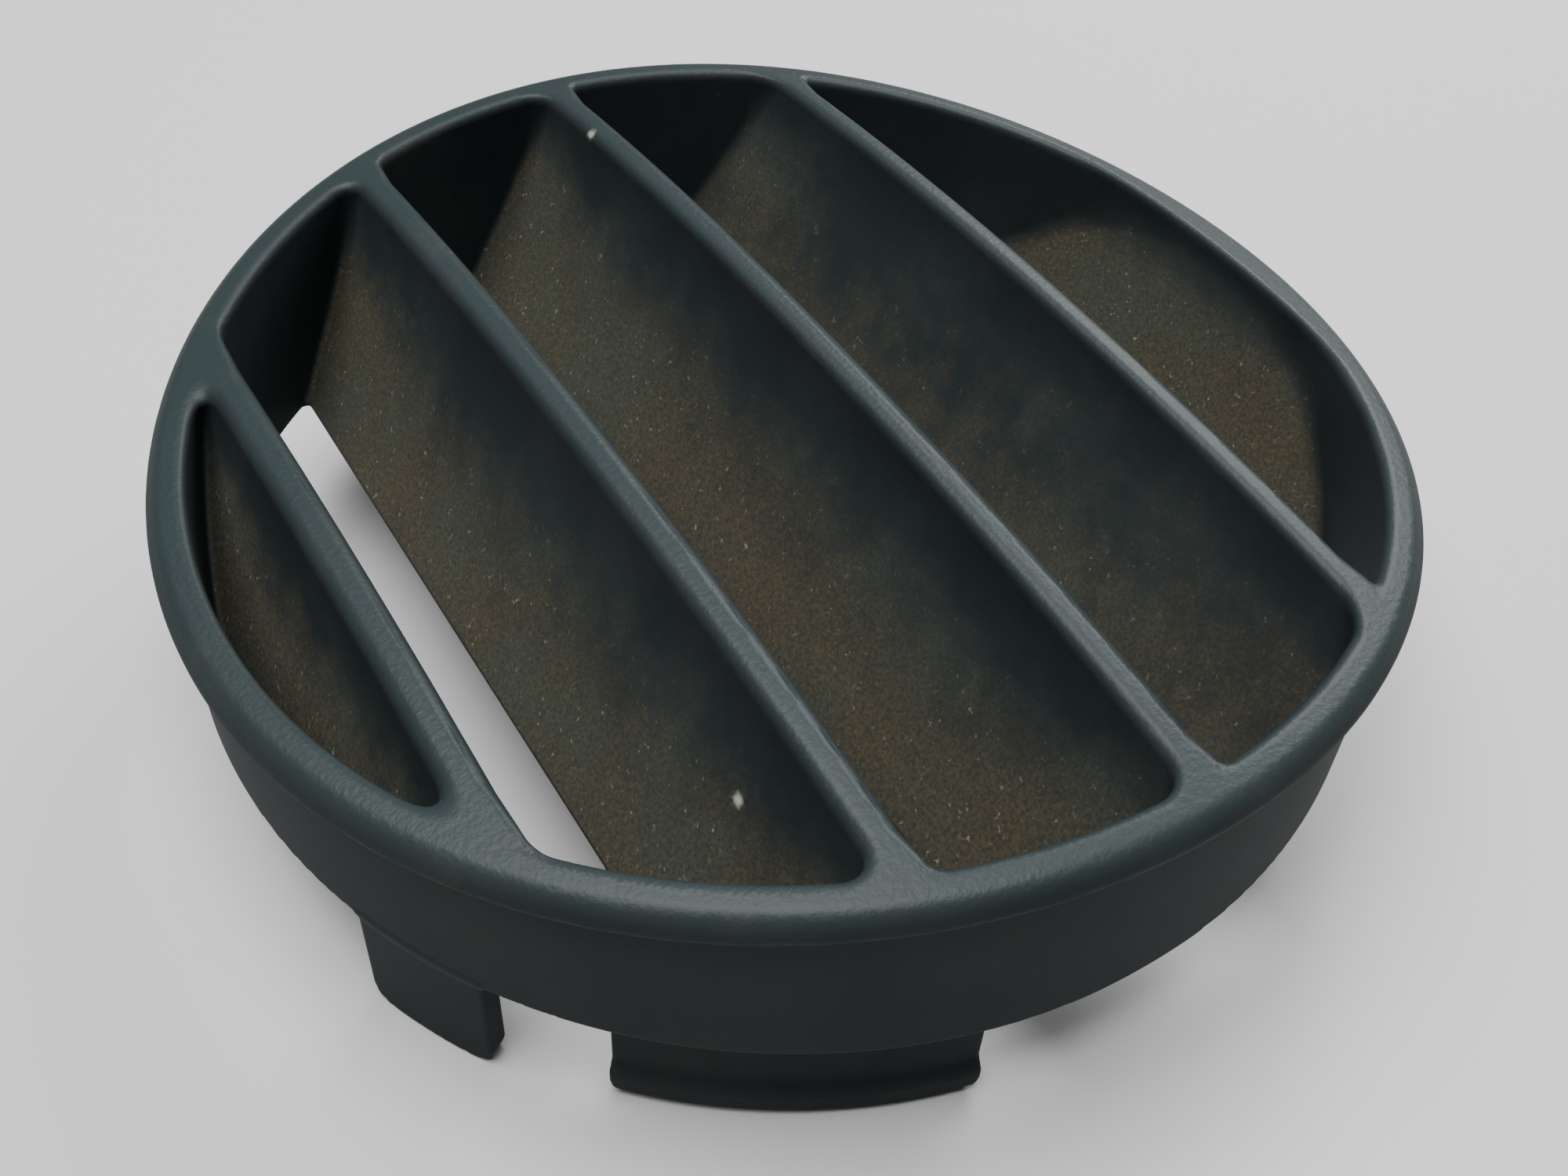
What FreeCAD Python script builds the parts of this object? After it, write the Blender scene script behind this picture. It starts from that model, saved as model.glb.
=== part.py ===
"""Round domed air diffuser insert, in millimetres.

A face ring and four louvre noses share one shallow barrel-shaped crown. Under them a collar holds
five slanted louvres, and two snap hooks and two locating lugs hang from the collar's lower edge.
X runs across the louvres, Y along them and Z up. The origin is the centre of the circle that the
hooks and lugs stand on.
"""
import FreeCAD, Part
import Sketcher
import os
from math import pi
from FreeCAD import Placement, Rotation, Vector

DIMENSIONS = {
    "rim_radius": 32.5,       # outside of the face ring
    "ring_depth": 1.9,        # crown down to the ring's underside
    "ring_round": 0.95,       # outer top edge of the ring
    "inner_round": 0.6,       # inner top edge of the ring
    "under_bevel": 0.75,      # outer lower edge of the ring
    "collar_radius": 31.75,   # outside of the collar
    "collar_wall": 1.35,
    "collar_rise": 14.0,      # collar's lower edge to the top of the crown
    "cross_camber": 115.5,    # crown radius across the louvres
    "along_camber": 273.0,    # crown radius along the louvres
    "nose_width": 1.95,       # louvre thickness at the crown
    "nose_round": 0.6,        # rounded upper edge of a louvre, on its hollow side
    "back_round": 0.9,        # rounded upper edge of a louvre, on its back
    "heel_drop": 0.3,         # back's upright part below the front's
    "neck_drop": 1.8,         # where the nose has thinned to the vane
    "vane_wall": 1.2,         # slanted vane
    "nose_depth": 0.95,       # crown to the foot of a louvre's upright part, at the collar
    "first_gap": 5.785,       # collar's inner wall to the first louvre's middle
    "last_gap": 14.565,       # last full louvre's middle to the opposite wall
    "pitch_step": 0.48,       # growth of each pitch over the last
    "end_bury": 0.425,        # end louvre's middle behind the collar's inner wall
    "lean_top": 22.0,         # louvre's lean from upright under its nose, degrees
    "lean_radius": 48.0,      # hollow face of a louvre
    "tab_drop": 7.0,          # hooks and lugs below the collar
    "hook_angle": 33.0,       # width of a hook around the axis, degrees
    "hook_bearing": -119.5,   # middle of the first hook, degrees from +X
    "hook_wall": 1.3,
    "hook_inset": 1.25,       # collar's outside to the hook's groove
    "groove_height": 4.6,     # collar's lower edge to the hook's lip
    "lip_depth": 0.5,         # how far the lip stands out of the groove
    "lip_slope": 0.8,
    "lead_in": 0.7,
    "root_height": 1.0,       # pad inside the collar that carries a hook
    "lug_angle": 13.2,        # width of a lug around the axis, degrees
    "lug_bearing": -152.9,    # middle of the first lug, degrees from +X
    "tab_corner": 1.2,        # rounded lower corners of hooks and lugs
}
LOUVRES = 4
TABS = 2                      # hooks, and lugs, evenly spaced around the axis
SWING = 26.0                  # angle of the crown's turned blanks, degrees
MARGIN = 8.0                  # how far a cutting blank runs past what it cuts
CLOSE = 1e-3                  # distance that counts as none when edges are looked up
LEAST_EDGE = 1.0              # shorter edges are left sharp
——
Problem requirements
Copy each line of the preceding data that contains the string "from".

Finished task
What FreeCAD Python script builds the parts of this object? After it, write the Blender scene script behind this picture. It starts from that model, saved as model.glb.
five slanted louvres, and two snap hooks and two locating lugs hang from the collar's lower edge.
from math import pi
from FreeCAD import Placement, Rotation, Vector
    "lean_top": 22.0,         # louvre's lean from upright under its nose, degrees
    "hook_bearing": -119.5,   # middle of the first hook, degrees from +X
    "lug_bearing": -152.9,    # middle of the first lug, degrees from +X